WASHINGTON (AP) - Kara Kennedy, the oldest of three children of the late Sen. Ted Kennedy, was remembered at funeral services Wednesday as a thoughtful friend and devoted mother who had a mischievous side like her father.
During services at Holy Trinity Church in Washington, her brothers remembered her as an avid swimmer and someone who sent cards in the mail with newspaper clippings enclosed rather than emails with attachments. Her brother Patrick Kennedy said he pictured his sister and their father, who died in 2009, sailing off into “the starry skies together.”
“Dad now has his first mate, his crew right by his side, helping him along the way,” said Patrick Kennedy, who until recently served as a congressman from Rhode Island.
Kara Kennedy died Friday after a workout at a Washington health club. The 51-year-old was diagnosed with lung cancer in 2002 but underwent successful surgery and treatment. Patrick Kennedy said after her death that her cancer treatment left her physically weakened and that her heart gave out. The District of Columbia’s medical examiner has not yet released an official cause of death.
Among those attending Wednesday’s funeral were Vice President Joe Biden, Massachusetts Sen. John Kerry, and relatives Caroline Kennedy and Maria Shriver.

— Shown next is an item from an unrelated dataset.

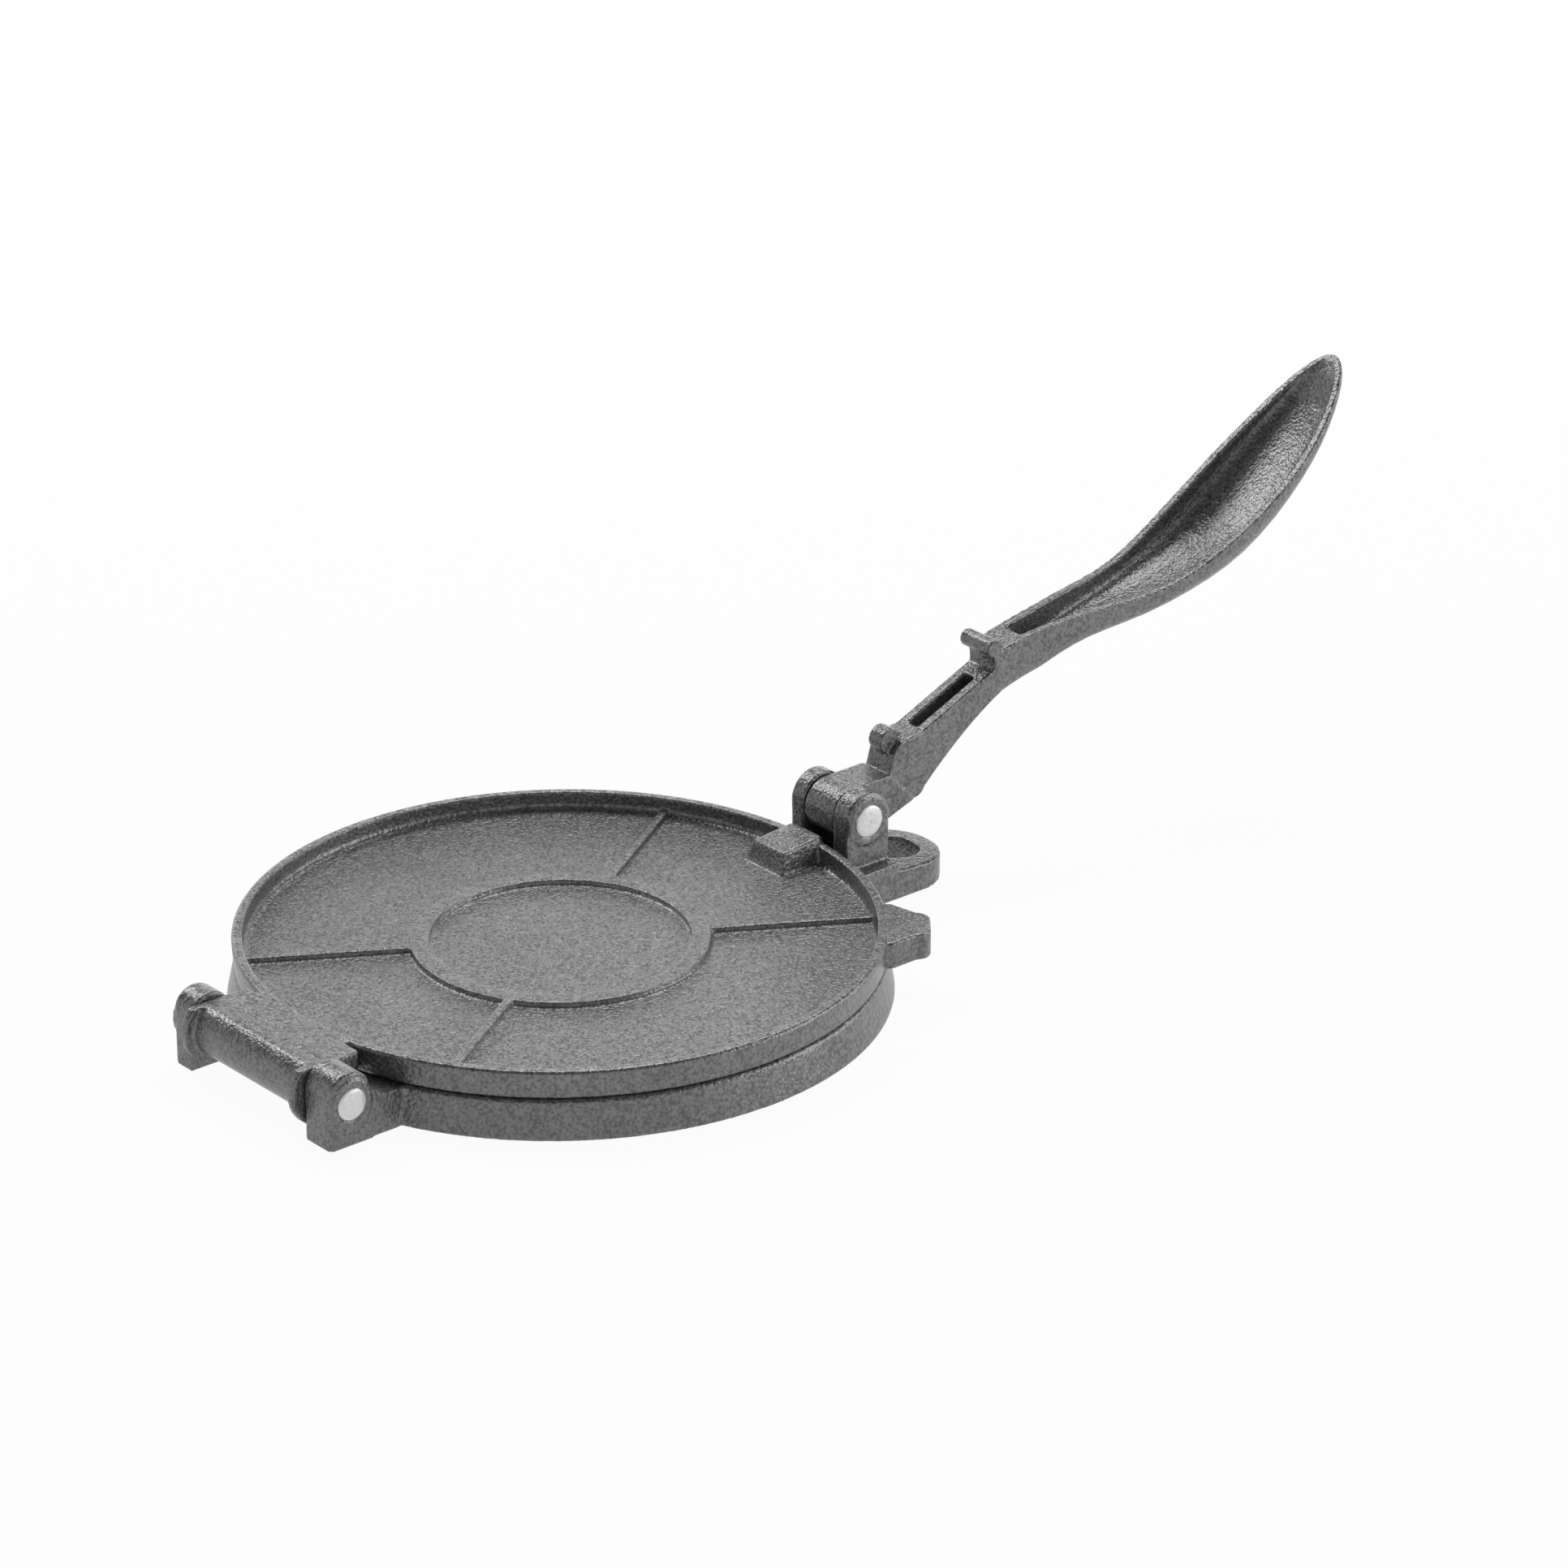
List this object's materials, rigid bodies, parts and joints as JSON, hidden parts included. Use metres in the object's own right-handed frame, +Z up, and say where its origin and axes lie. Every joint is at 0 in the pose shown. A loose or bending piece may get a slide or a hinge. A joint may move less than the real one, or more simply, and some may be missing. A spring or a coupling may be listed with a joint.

Kara Kennedy was born on Feb. 27, 1960, to Edward and Joan Kennedy, just as her father was on the campaign trail for his brother John F. Kennedy during the presidential primaries. Soon after, in 1962, her father was elected to the Senate, taking the seat that his brother had occupied before winning the presidency. He served longer than all but three senators in history.
Though she never sought elected office herself, Kara Kennedy appeared with her father during his unsuccessful 1980 campaign for the Democratic presidential nomination, and she and her brother Ted Kennedy Jr. helped run the senator’s re-election campaign in 1988.
Kara Kennedy’s responsibility during the 1988 campaign was media and messaging, Ted Kennedy Jr. remembered during Wednesday’s services. He said that when poll numbers tightened after Labor Day, others urged their father to “go negative,” but his sister disagreed.
“She implored dad to emphasize instead his primary strengths, which were his compassion and his willingness to fight for what he believed in, things that even his political opponents would agree with. She reminded him why he was in political life,” Ted Kennedy Jr. said.
The senator won the election by his largest margin ever, Ted Kennedy Jr. said. He credited the achievement to his daughter.
In 2009, as her father was dying of brain cancer, Kara Kennedy accepted the Presidential Medal of Freedom on his behalf during a ceremony at the White House. Ted Kennedy died two weeks later at the age of 77 and was buried at Arlington National Cemetery outside Washington. Kara Kennedy will be buried at a family plot in Holyhood Cemetery in Chestnut Hill, Mass.
A graduate of Tufts University, she was a board member for the Edward M. Kennedy Institute for the United States Senate; director emerita and national trustee of the John F. Kennedy Library Foundation; and a national advisory board member for the National Organization on Fetal Alcohol Syndrome. She also worked as a filmmaker and television producer, including producing videos for Very Special Arts, an organization founded by her aunt Jean Kennedy Smith.
Her best friend Linda Donovan said at Wednesday’s service that she had many great stories about Kara, but none of them were appropriate to tell in church. She said her friend remembered details like “what you liked on your sandwich” as well as “what kind of sandwich your mother liked.” She sent funny and irreverent cards for all occasions from Halloween to Mother’s Day and had a particular penchant for cards featuring senior citizens and nuns.
Ted Kennedy Jr. said that when he was a child his sister for years used him “as a chair” when watching television and managed to get out of eating liver their parents required by flushing it down the toilet.
Despite growing up in a famous family, she wasn’t impressed by high-powered titles, her brother said.
“She was never interested or impressed by someone’s job title,” Ted Kennedy Jr. said. “What mattered to her were two things: your trustworthiness and your loyalty.”